◆ **TASK GOAL**
Reproduce exactly the lines of the material beneath, from the line that contains "Keep writing the" to the line that contains "# Solids: material, and", both included, and no other lines.

◆ **SUPPLIED INFORMATION**

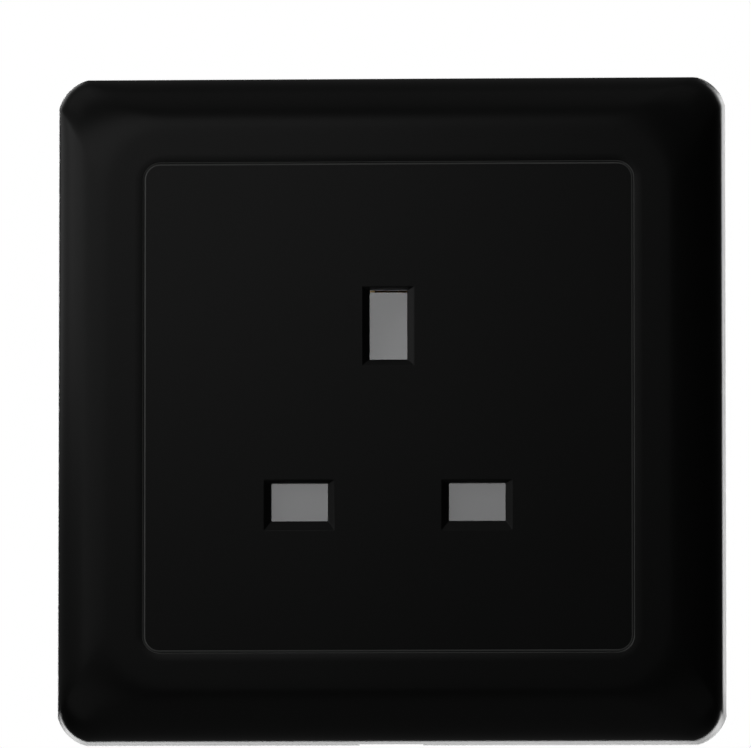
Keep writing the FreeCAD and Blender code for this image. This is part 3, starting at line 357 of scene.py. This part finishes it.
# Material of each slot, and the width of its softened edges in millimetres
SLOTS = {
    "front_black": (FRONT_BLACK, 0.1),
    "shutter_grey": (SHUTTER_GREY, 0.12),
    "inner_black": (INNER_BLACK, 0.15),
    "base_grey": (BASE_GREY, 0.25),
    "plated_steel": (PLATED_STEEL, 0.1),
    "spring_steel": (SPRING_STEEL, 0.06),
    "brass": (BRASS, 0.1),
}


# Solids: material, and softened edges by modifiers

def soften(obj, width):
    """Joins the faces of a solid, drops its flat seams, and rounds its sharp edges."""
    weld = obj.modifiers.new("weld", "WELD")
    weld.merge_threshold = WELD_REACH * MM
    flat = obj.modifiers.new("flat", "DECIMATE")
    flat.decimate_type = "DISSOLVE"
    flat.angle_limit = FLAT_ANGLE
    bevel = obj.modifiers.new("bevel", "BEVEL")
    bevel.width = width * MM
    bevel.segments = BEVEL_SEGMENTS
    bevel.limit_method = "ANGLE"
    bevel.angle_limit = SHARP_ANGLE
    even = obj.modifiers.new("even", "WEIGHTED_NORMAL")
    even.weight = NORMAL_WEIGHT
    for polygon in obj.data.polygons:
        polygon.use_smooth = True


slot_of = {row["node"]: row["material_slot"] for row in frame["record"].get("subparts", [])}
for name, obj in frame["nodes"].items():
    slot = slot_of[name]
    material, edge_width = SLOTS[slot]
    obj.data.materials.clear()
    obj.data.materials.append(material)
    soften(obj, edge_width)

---

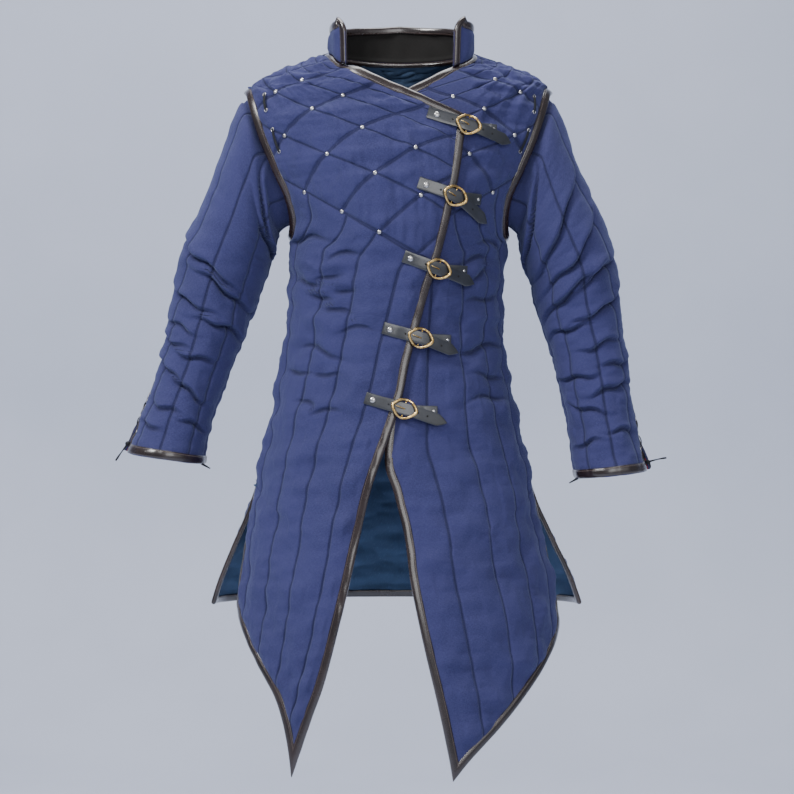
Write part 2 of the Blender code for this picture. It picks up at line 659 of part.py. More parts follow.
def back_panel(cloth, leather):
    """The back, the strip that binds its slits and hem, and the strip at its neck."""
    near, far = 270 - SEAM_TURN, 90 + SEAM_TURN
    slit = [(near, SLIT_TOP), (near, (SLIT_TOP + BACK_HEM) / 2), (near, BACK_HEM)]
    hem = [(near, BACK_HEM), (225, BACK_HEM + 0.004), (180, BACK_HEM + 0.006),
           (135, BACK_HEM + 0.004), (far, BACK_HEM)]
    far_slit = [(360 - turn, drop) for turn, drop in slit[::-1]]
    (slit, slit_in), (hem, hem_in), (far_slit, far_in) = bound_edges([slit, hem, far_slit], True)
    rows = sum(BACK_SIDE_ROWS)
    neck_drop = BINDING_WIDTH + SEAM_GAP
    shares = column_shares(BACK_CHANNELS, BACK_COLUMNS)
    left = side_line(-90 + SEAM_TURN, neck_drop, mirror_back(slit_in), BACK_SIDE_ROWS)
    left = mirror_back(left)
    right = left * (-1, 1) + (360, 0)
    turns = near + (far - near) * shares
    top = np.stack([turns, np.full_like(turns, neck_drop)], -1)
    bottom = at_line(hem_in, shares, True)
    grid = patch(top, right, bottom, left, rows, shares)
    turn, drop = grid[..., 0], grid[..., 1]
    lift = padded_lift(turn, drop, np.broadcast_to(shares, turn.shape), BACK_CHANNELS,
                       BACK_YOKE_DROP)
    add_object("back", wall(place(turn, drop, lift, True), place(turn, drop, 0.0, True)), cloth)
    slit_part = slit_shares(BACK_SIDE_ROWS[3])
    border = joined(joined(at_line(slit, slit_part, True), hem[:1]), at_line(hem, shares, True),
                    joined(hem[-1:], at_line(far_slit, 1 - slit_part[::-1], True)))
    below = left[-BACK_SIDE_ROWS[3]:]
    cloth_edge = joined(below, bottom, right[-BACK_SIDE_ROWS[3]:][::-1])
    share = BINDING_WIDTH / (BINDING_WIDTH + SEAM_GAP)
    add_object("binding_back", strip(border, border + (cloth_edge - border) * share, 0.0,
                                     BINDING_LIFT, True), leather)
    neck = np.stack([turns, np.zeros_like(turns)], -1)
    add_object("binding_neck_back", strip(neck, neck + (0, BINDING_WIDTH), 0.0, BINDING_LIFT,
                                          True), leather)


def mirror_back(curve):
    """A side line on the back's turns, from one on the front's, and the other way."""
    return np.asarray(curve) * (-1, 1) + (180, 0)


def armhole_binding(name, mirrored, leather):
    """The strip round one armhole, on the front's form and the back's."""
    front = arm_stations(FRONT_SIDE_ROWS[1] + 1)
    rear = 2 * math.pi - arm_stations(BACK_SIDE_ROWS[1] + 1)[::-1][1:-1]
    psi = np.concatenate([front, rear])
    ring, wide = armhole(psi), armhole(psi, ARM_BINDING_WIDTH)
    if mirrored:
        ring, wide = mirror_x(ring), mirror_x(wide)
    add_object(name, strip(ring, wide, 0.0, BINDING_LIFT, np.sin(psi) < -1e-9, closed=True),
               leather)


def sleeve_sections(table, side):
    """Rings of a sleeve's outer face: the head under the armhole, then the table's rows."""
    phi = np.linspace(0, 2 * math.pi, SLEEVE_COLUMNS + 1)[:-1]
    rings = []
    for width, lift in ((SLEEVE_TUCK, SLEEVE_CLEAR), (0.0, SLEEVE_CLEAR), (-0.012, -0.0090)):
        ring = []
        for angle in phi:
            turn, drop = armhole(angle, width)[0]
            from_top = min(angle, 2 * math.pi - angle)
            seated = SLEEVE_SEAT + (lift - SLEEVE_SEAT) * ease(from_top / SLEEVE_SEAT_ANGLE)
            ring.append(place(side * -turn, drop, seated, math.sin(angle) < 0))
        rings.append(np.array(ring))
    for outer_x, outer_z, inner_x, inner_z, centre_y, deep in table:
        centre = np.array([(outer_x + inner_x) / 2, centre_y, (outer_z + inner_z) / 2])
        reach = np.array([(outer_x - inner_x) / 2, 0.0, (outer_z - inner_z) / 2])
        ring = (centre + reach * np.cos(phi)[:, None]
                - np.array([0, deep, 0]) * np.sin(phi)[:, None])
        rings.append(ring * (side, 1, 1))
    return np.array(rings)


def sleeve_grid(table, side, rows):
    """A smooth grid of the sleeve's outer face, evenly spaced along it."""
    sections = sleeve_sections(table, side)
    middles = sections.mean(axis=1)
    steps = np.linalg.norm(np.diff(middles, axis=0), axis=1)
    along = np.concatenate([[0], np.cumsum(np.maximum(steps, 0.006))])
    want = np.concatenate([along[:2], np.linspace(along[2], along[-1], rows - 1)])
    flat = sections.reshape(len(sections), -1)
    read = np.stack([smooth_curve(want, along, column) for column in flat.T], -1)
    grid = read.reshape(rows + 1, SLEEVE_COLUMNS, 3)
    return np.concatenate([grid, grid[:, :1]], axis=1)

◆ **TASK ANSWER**
Keep writing the FreeCAD and Blender code for this image. This is part 3, starting at line 357 of scene.py. This part finishes it.
# Material of each slot, and the width of its softened edges in millimetres
SLOTS = {
    "front_black": (FRONT_BLACK, 0.1),
    "shutter_grey": (SHUTTER_GREY, 0.12),
    "inner_black": (INNER_BLACK, 0.15),
    "base_grey": (BASE_GREY, 0.25),
    "plated_steel": (PLATED_STEEL, 0.1),
    "spring_steel": (SPRING_STEEL, 0.06),
    "brass": (BRASS, 0.1),
}


# Solids: material, and softened edges by modifiers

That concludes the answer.